■ **WRITTEN PROBLEM**: Would you output the whole listing below, exactly as it reads?

= = = = =

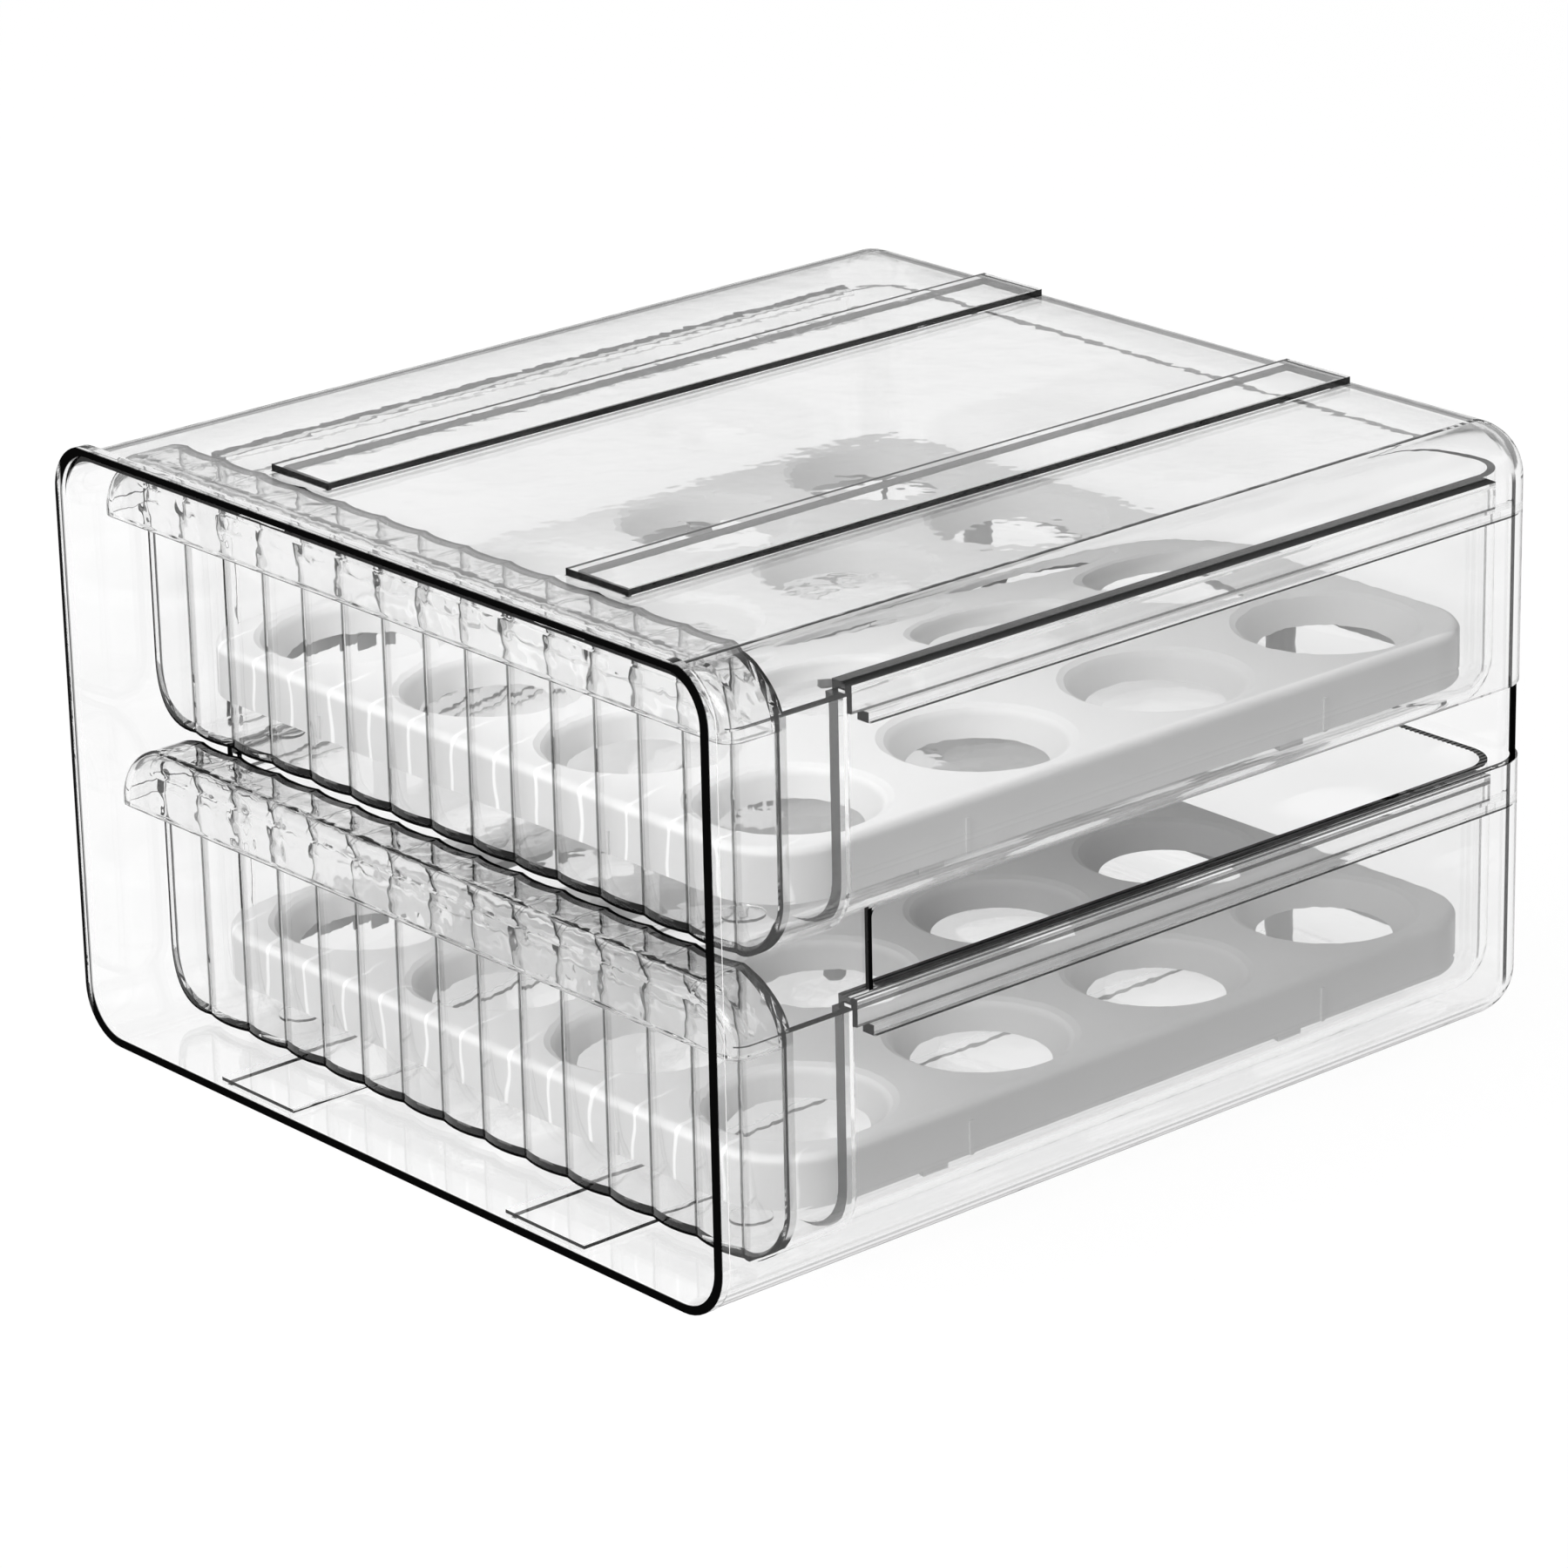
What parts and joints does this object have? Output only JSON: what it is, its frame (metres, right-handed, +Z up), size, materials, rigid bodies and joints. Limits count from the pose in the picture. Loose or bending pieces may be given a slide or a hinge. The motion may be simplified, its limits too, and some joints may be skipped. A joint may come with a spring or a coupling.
{
  "type": "egg storage drawer",
  "caption": "Tiered clear plastic egg storage box: fluted pull-out drawers on side runners, each with a lift-out grid tray of dished cups, in an open-fronted sleeve.",
  "frame": {"origin": "centre of the bounding box's underside, on the surface that the housing stands on", "axes": "+X to the right seen from the front, +Y towards the closed back, +Z up; the drawers open towards -Y"},
  "size_m": [0.217, 0.2388, 0.1394],
  "materials": {
    "clear_plastic": "clear, polished",
    "tray_plastic": "satin"
  },
  "bodies": {
    "housing": {"housing": "clear_plastic"},
    "lower_drawer": {"lower_drawer": "clear_plastic", "lower_egg_tray": "tray_plastic"},
    "upper_drawer": {"upper_drawer": "clear_plastic", "upper_egg_tray": "tray_plastic"}
  },
  "joints": [
    {"name": "lower_drawer_slide", "type": "slide", "parent": "housing", "child": "lower_drawer", "axis": [0, -1, 0], "range_m": [0, 0.16]},
    {"name": "upper_drawer_slide", "type": "slide", "parent": "housing", "child": "upper_drawer", "axis": [0, -1, 0], "range_m": [0, 0.16]}
  ]
}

= = = = =

■ **SOLUTION TO THIS EXERCISE**:
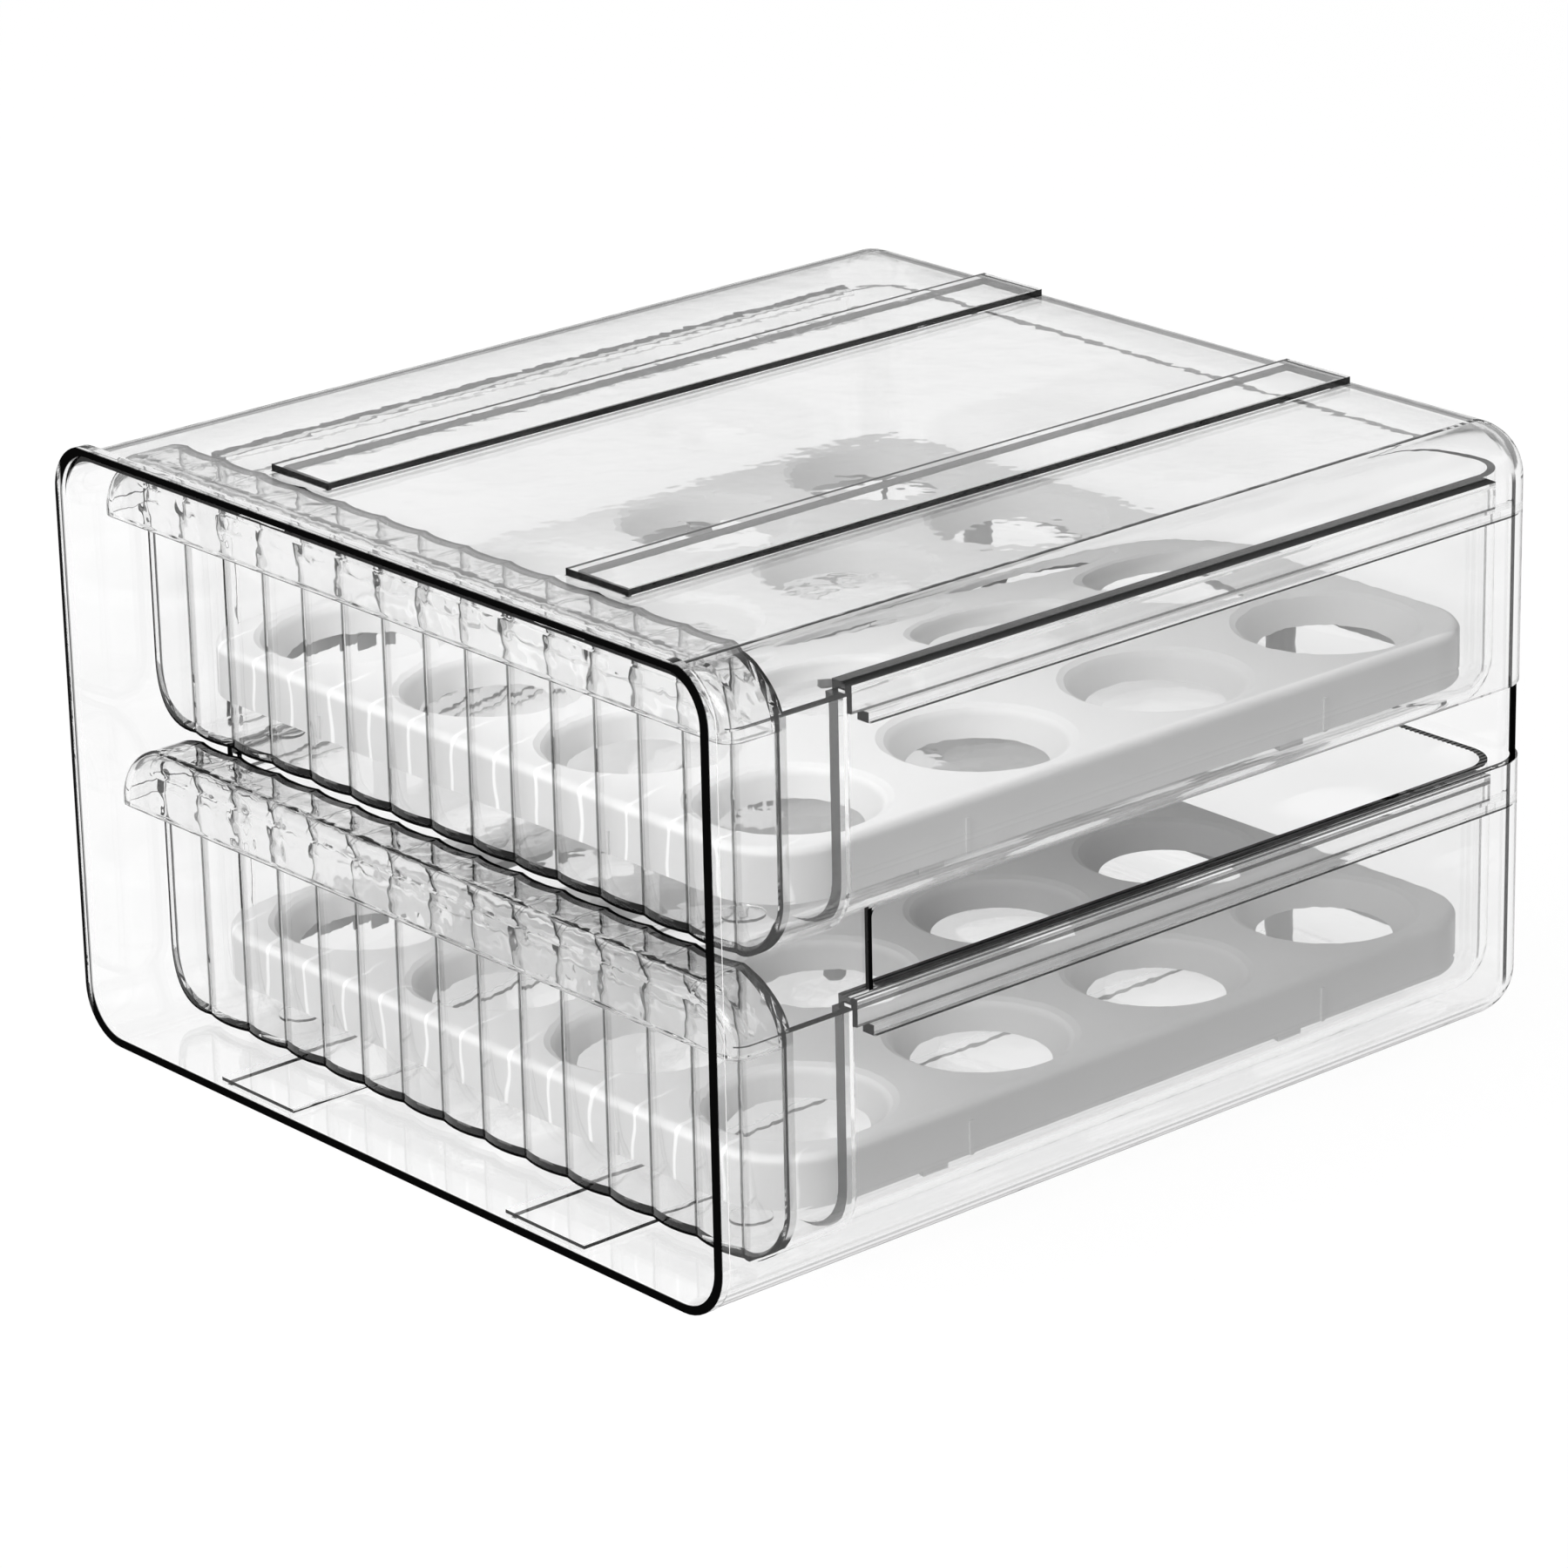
What parts and joints does this object have? Output only JSON: what it is, its frame (metres, right-handed, +Z up), size, materials, rigid bodies and joints. Limits count from the pose in the picture. Loose or bending pieces may be given a slide or a hinge. The motion may be simplified, its limits too, and some joints may be skipped. A joint may come with a spring or a coupling.
{
  "type": "egg storage drawer",
  "caption": "Tiered clear plastic egg storage box: fluted pull-out drawers on side runners, each with a lift-out grid tray of dished cups, in an open-fronted sleeve.",
  "frame": {"origin": "centre of the bounding box's underside, on the surface that the housing stands on", "axes": "+X to the right seen from the front, +Y towards the closed back, +Z up; the drawers open towards -Y"},
  "size_m": [0.217, 0.2388, 0.1394],
  "materials": {
    "clear_plastic": "clear, polished",
    "tray_plastic": "satin"
  },
  "bodies": {
    "housing": {"housing": "clear_plastic"},
    "lower_drawer": {"lower_drawer": "clear_plastic", "lower_egg_tray": "tray_plastic"},
    "upper_drawer": {"upper_drawer": "clear_plastic", "upper_egg_tray": "tray_plastic"}
  },
  "joints": [
    {"name": "lower_drawer_slide", "type": "slide", "parent": "housing", "child": "lower_drawer", "axis": [0, -1, 0], "range_m": [0, 0.16]},
    {"name": "upper_drawer_slide", "type": "slide", "parent": "housing", "child": "upper_drawer", "axis": [0, -1, 0], "range_m": [0, 0.16]}
  ]
}